WHAT YOU NEED TO DO: Write out the lines from the top of the material through the line with "return np.sqrt(across) *", exactly and with nothing added.

SUPPLIED INFORMATION:
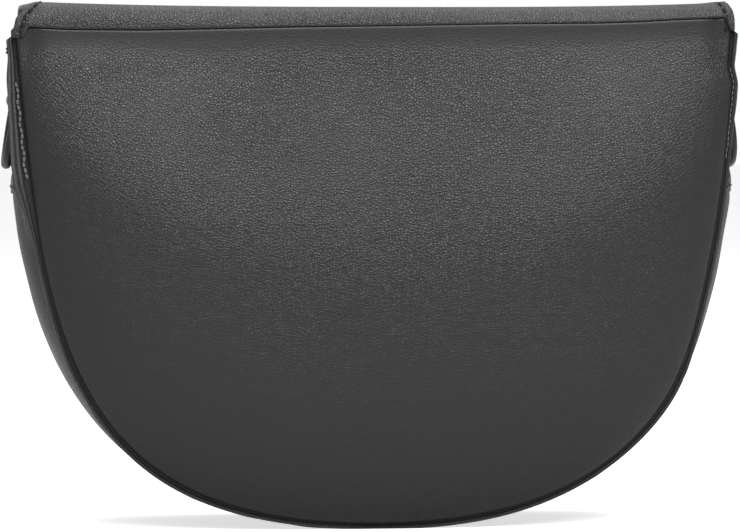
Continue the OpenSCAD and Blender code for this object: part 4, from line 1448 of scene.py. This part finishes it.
pocket_facing = joined("pocket_facing_leather", [pocket_facing, hem], HIDE)
place(pocket_facing, "bag_body", "leather", "front_facing")


def puff(x, z, half, low, high):
    """A share that is 1 over the middle of a pocket and falls to 0 at its sides and base."""
    across = np.clip(1 - (np.abs(x) / half) ** 4, 0, 1)
    up = np.clip((z - low) / 18, 0, 1) * np.clip((high + 6 - z) / 30, 0, 1) ** 0.4
    return np.sqrt(across) * np.sqrt(up * (2 - up))


CLOTH_HALF, CLOTH_LOW, CLOTH_ROUND = 76, 64, 0.12


def zip_pocket_back(x, z):
    """The zip pocket's outer sheet, slightly puffed and crumpled."""
    crumple = 0.12 * np.sin(x * 0.19 + 2 * np.sin(z * 0.05)) * np.sin(z * 0.13 + 1)
    return 24.55 + (1.5 + crumple) * puff(x, z, CLOTH_HALF, CLOTH_LOW, 150) * smooth((150 - z) / 22)


def slip_front(x, z):
    """The open pocket's loose sheet, which hangs away from the front facing."""
    crumple = 0.25 * np.sin(x * 0.16 + 1.5 * np.sin(z * 0.07)) * np.sin(z * 0.11 + 0.7)
    return -23.1 + (4.6 + crumple) * puff(x, z, CLOTH_HALF, CLOTH_LOW, 140)


def cloth_sheet(name, xs, zs, face, thick=0.45, hole=None):
    return plate(name, xs, zs, face, thick, LINING, hole, CLOTH_ROUND)


cloth_x = spans((-CLOTH_HALF, CLOTH_HALF, 62))
slot_x = spans((-CLOTH_HALF, -ZIP_HALF, 2), (-ZIP_HALF, ZIP_HALF, 56), (ZIP_HALF, CLOTH_HALF, 2))
slot_z = spans((CLOTH_LOW, 143, 30), (143, 153, 4), (153, 156.7, 3))
back_sheet = cloth_sheet("back", cloth_x, spans((CLOTH_LOW, 156.7, 36)), zip_pocket_back)
front_sheet = cloth_sheet("front", slot_x, slot_z, flat_at(24.05), 0.4, SLOT)
zip_bag = joined("zip_pocket_cloth", [back_sheet, front_sheet], LINING)
place(zip_bag, "bag_body", "lining", "zip_pocket")

slip_back = cloth_sheet("back", cloth_x, spans((CLOTH_LOW, 147, 32)), flat_at(-23.75))
slip_face = cloth_sheet("face", cloth_x, spans((CLOTH_LOW, 124, 26), (124, 132, 5)), slip_front)
mouth = cloth_sheet("mouth", cloth_x, spans((124, 132, 4)), lambda x, z: slip_front(x, z) - 0.42, 0.42)
open_pocket = joined("open_pocket_cloth", [slip_back, slip_face, mouth], LINING)
place(open_pocket, "bag_body", "lining", "slip_pocket")

TAPE_WIDTH, BEAD_HALF = 9, 0.45
tape_x = spans((-CLOTH_HALF, CLOTH_HALF, 40))
bead_x = spans((-ZIP_HALF, ZIP_HALF, 40))
tapes = [
    plate("tape", tape_x, spans((low, low + TAPE_WIDTH, 8)), flat_at(23.22), 0.42, TAPE, None, 0.1)
    for low in (138.7, 148.3)
]
cords = [
    plate("cord", bead_x, spans((z - BEAD_HALF, z + BEAD_HALF, 3)), flat_at(22.8), 0.8, TAPE)
    for z in (147.25, 148.75)
]
tape_piece = joined("zip_tape_cloth", tapes + cords, TAPE)
place(tape_piece, "bag_body", "zip_tape", "zip_tapes")

TEETH_HALF, TEETH_Y = 73.1, 22.2
chain_line = [(-TEETH_HALF, TEETH_Y, ZIP_Z), (TEETH_HALF, TEETH_Y, ZIP_Z)]
teeth = repeat_along("zip_teeth_metal", [chain_line], ZIP_TEETH, GUNMETAL)
place(teeth, "bag_body", "hardware", "zip_chain")


def slider_outline(x0, x1, half, nose):
    """A shield: wide at the nose, where the tapes part, and narrower at the tail."""
    top = [(x0, half * 0.78), (x0 + 2.2, half * 0.84), (x1 - 3.4, half)]
    top += [(x1 - 1.2, half * 0.93), (x1 - nose, half * 0.35), (x1 - 0.9, 0)]
    return top + [(x, -z) for x, z in reversed(top[:-1])]


def at_zip(outline):
    """Moves an outline from round the zip's middle to the height of the zip."""
    return [(x, z + ZIP_Z) for x, z in outline]


SLIDER_X = (65.05, 73.95)
PULL_X, PULL_Y = 69.5, 17.5


def slider_wall(side):
    """One of the slider's two walls, which close on the tapes' beads."""
    x0, x1 = SLIDER_X[0] + 0.2, SLIDER_X[1] - 1.6
    outline = [(x0, side * 2.95), (x1, side * 3.0), (x1, side * 3.7), (x0, side * 3.3)]
    return prism(at_zip(outline), 20.9, 22.9, 0.15)


def slider_post(x):
    """One of the two posts that carry the slider's bridge."""
    outline = [(x, -0.8), (x + 1.4, -0.8), (x + 1.4, 0.8), (x, 0.8)]
    return prism(at_zip(outline), 17.0, 20.6, 0.3)


def bridge_line():
    x = np.linspace(65.4, 73.6, 14)
    return np.column_stack([x, 17.55 - 0.12 * np.cos((x - PULL_X) / 4.2 * math.pi / 2), np.full(14, ZIP_Z)])


def stack_rings(rings, closed):
    """A bmesh block over rings of points, closed on itself or with a face at each end."""
    mesh = bmesh.new()
    verts = [[mesh.verts.new(p * MM) for p in ring] for ring in rings]
    sides = len(verts[0])
    for a, b in zip(verts, verts[1:] + verts[:1] if closed else verts[1:]):
        for k in range(sides):
            mesh.faces.new((a[k], a[(k + 1) % sides], b[(k + 1) % sides], b[k]))
    if not closed:
        mesh.faces.new(verts[0][::-1])
        mesh.faces.new(verts[-1])
    bmesh.ops.recalc_face_normals(mesh, faces=mesh.faces)
    return mesh


def bridge(line, radius, sides=14):
    """The slider's bridge, a round bar along a line, with rounded ends."""
    share = np.ones(len(line))
    share[[0, -1]] = 0.72
    ahead = unit(np.gradient(line, axis=0))
    return stack_rings(circles(line, ahead, (0, 0, 1), radius * share, sides), closed=False)


def eye(sides=28):
    """The pull's eye, a short tube round the slider's bridge."""
    section = [(-1.8, 1.15), (-1.8, 1.95), (-1.5, 2.2), (1.5, 2.2), (1.8, 1.95), (1.8, 1.15)]
    turn = np.linspace(0, 2 * math.pi, sides, endpoint=False)
    rings = [
        np.column_stack([np.full(sides, PULL_X + x), PULL_Y + r * np.cos(turn), ZIP_Z + r * np.sin(turn)])
        for x, r in section
    ]
    return stack_rings(rings, closed=True)


PULL_END_Z, PULL_END_HALF = 126.0, 3.15


def pull_outline():
    """The pull's leaf, narrow at the eye and round at its end."""
    half = [(1.75, 146.3), (1.75, 144.5), (1.2, 142.6), (1.2, 140.5), (2.0, 136.0), (2.9, 129.5)]
    half += arc((0, PULL_END_Z), PULL_END_HALF, 0, -90, 9).tolist()
    right = [(PULL_X + x, z) for x, z in half]
    return right + [(2 * PULL_X - x, z) for x, z in reversed(right[:-1])]


shell = prism(at_zip(slider_outline(*SLIDER_X, 3.7, 0.4)), 20.05, 21.2, 0.35)
walls = [slider_wall(side) for side in (1, -1)]
posts = [slider_post(x) for x in (65.2, 72.4)]
slider = joined("zip_slider_metal", [shell, *walls, *posts, bridge(bridge_line(), 0.8)], GUNMETAL)
place(slider, "slider", "hardware", "zip_slider")

leaf = prism(pull_outline(), PULL_Y - 0.7, PULL_Y + 0.7, 0.3)
pull = joined("zip_pull_metal", [eye(), leaf], GUNMETAL)
place(pull, "pull", "hardware", "zip_pull")

INSIDE_Y = 21.75
ROUND_ZIP_X, ROUND_ZIP_Z = 77.5, (141.4, 154.6)
MOUTH_HALF, MOUTH_Z = 72, 125.2


def across_row(half, y, z, count=80):
    return [(x, y, z) for x in np.linspace(-half, half, count)]


def mouth_row():
    """The row that hems the open pocket's mouth."""
    x = np.linspace(-MOUTH_HALF, MOUTH_HALF, 60)
    return np.column_stack([x, slip_front(x, MOUTH_Z + 0 * x) + 0.5, np.full(60, MOUTH_Z)])


inside_rows = [across_row(ROUND_ZIP_X, INSIDE_Y, z, 60) for z in ROUND_ZIP_Z]
inside_rows += [[(x, INSIDE_Y, z) for z in np.linspace(*ROUND_ZIP_Z, 8)] for x in (-ROUND_ZIP_X, ROUND_ZIP_X)]
inside_rows += [across_row(113, INSIDE_Y, z) for z in (168.2, 130.2)]
inside_rows += [across_row(113, -INSIDE_Y, z) for z in (163.4, 142.2)]
inside_thread = sew("inside_stitches", inside_rows + [mouth_row()], THREAD, 3.2, 2.5, 0.22)
place(inside_thread, "bag_body", "lining")


# What stays hidden keeps its solid and takes a finish

for node, finish in (("base_board", BOARD), ("panel_magnet", MAGNET), ("flap_magnet", MAGNET)):
    solid = bpy.data.objects[node]
    solid.data.materials.clear()
    solid.data.materials.append(finish)


# Camera, floor and light

YAW, RISE, DISTANCE = math.radians(6.7), math.radians(2.5), 1.5
AIM = Vector((0.0033, 0.026, 0.0904))
SENSOR, SEEN_WIDTH = 36.0, 0.2535
FLOOR_HALF = 6
SURROUNDINGS = (0.20, 0.20, 0.205, 1)
BAG_MIDDLE = Vector((0, 0, 0.1))


def add_camera():
    """The camera of the photograph, from a little above and to the side of the back's middle."""
    camera = bpy.data.cameras.new("camera")
    camera_object = bpy.data.objects.new("camera", camera)
    bpy.context.scene.collection.objects.link(camera_object)
    bpy.context.scene.camera = camera_object
    direction = Vector((math.sin(YAW) * math.cos(RISE), math.cos(YAW) * math.cos(RISE), math.sin(RISE)))
    camera_object.location = AIM + DISTANCE * direction
    camera_object.rotation_euler = (-direction).to_track_quat("-Z", "Y").to_euler()
    camera.sensor_width = SENSOR
    camera.lens = SENSOR * DISTANCE / SEEN_WIDTH
    camera.clip_end = 20.0


def add_surroundings():
    """A plain grey world that lights the bag and looks white itself."""
    world = bpy.data.worlds.new("studio")
    bpy.context.scene.world = world
    world.use_nodes = True
    world.node_tree.nodes.clear()
    sh = Shader(world.node_tree)
    path = sh.node("ShaderNodeLightPath")
    seen = sh.math("ADD", path.outputs["Is Camera Ray"], path.outputs["Is Glossy Ray"])
    seen = sh.math("ADD", seen, path.outputs["Is Transmission Ray"], clamp=True)
    tone = sh.mix(seen, SURROUNDINGS, (1, 1, 1, 1))
    back = sh.node("ShaderNodeBackground", {"Color": tone, "Strength": 1.0})
    sh.node("ShaderNodeOutputWorld", {"Surface": back.outputs[0]})


def add_softbox(name, at, size, power):
    """A softbox aimed at the middle of the bag."""
    lamp = bpy.data.lights.new(name, "AREA")
    lamp.shape, lamp.size, lamp.size_y, lamp.energy = "RECTANGLE", size[0], size[1], power
    lamp_object = bpy.data.objects.new(name, lamp)
    bpy.context.scene.collection.objects.link(lamp_object)
    lamp_object.location = at
    lamp_object.rotation_euler = (BAG_MIDDLE - Vector(at)).to_track_quat("-Z", "Y").to_euler()


def add_floor():
    """White paper under the bag, which keeps its shadow."""
    floor_mesh = bpy.data.meshes.new("floor")
    corners = [(x * FLOOR_HALF, y * FLOOR_HALF, 0) for x, y in ((-1, -1), (1, -1), (1, 1), (-1, 1))]
    floor_mesh.from_pydata(corners, [], [(0, 1, 2, 3)])
    floor = bpy.data.objects.new("floor", floor_mesh)
    bpy.context.scene.collection.objects.link(floor)
    paper, sh, surface, at = new_material("studio_floor")
    speckle = sh.node("ShaderNodeTexNoise", {"Vector": at, "Scale": 40.0})
    values = {
        "Base Color": sh.mix(speckle.outputs["Fac"], grey(0.93), grey(0.95)),
        "Roughness": 0.9,
        "Specular IOR Level": 0.1,
        "Emission Color": (1, 1, 1, 1),
        "Emission Strength": sh.math("MULTIPLY", sh.node("ShaderNodeLightPath").outputs["Is Camera Ray"], 0.68),
    }
    for name, value in values.items():
        sh.feed(surface.inputs[name], value)
    floor_mesh.materials.append(paper)


bpy.context.scene.view_settings.view_transform = "Standard"
add_camera()
add_surroundings()
add_softbox("key_softbox", (-0.16, 0.95, 0.94), (0.85, 0.75), 16.9)
add_softbox("top_softbox", (-0.1, -0.1, 1.4), (1.2, 1.0), 16.0)
add_floor()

OUTPUT:
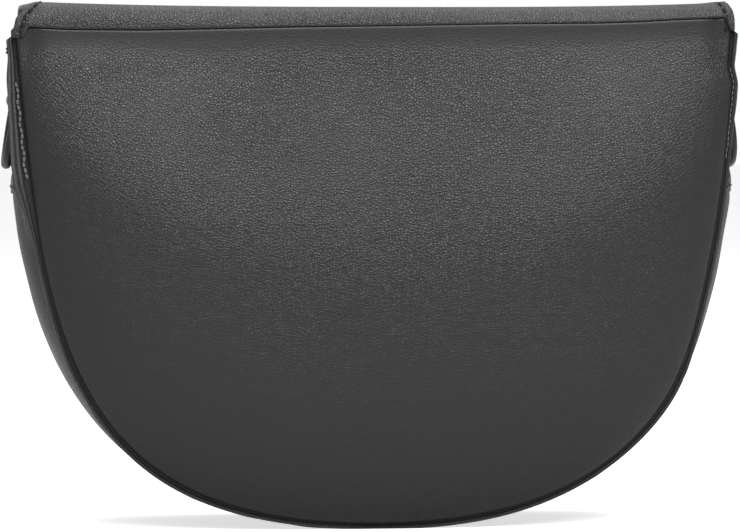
Continue the OpenSCAD and Blender code for this object: part 4, from line 1448 of scene.py. This part finishes it.
pocket_facing = joined("pocket_facing_leather", [pocket_facing, hem], HIDE)
place(pocket_facing, "bag_body", "leather", "front_facing")


def puff(x, z, half, low, high):
    """A share that is 1 over the middle of a pocket and falls to 0 at its sides and base."""
    across = np.clip(1 - (np.abs(x) / half) ** 4, 0, 1)
    up = np.clip((z - low) / 18, 0, 1) * np.clip((high + 6 - z) / 30, 0, 1) ** 0.4
    return np.sqrt(across) * np.sqrt(up * (2 - up))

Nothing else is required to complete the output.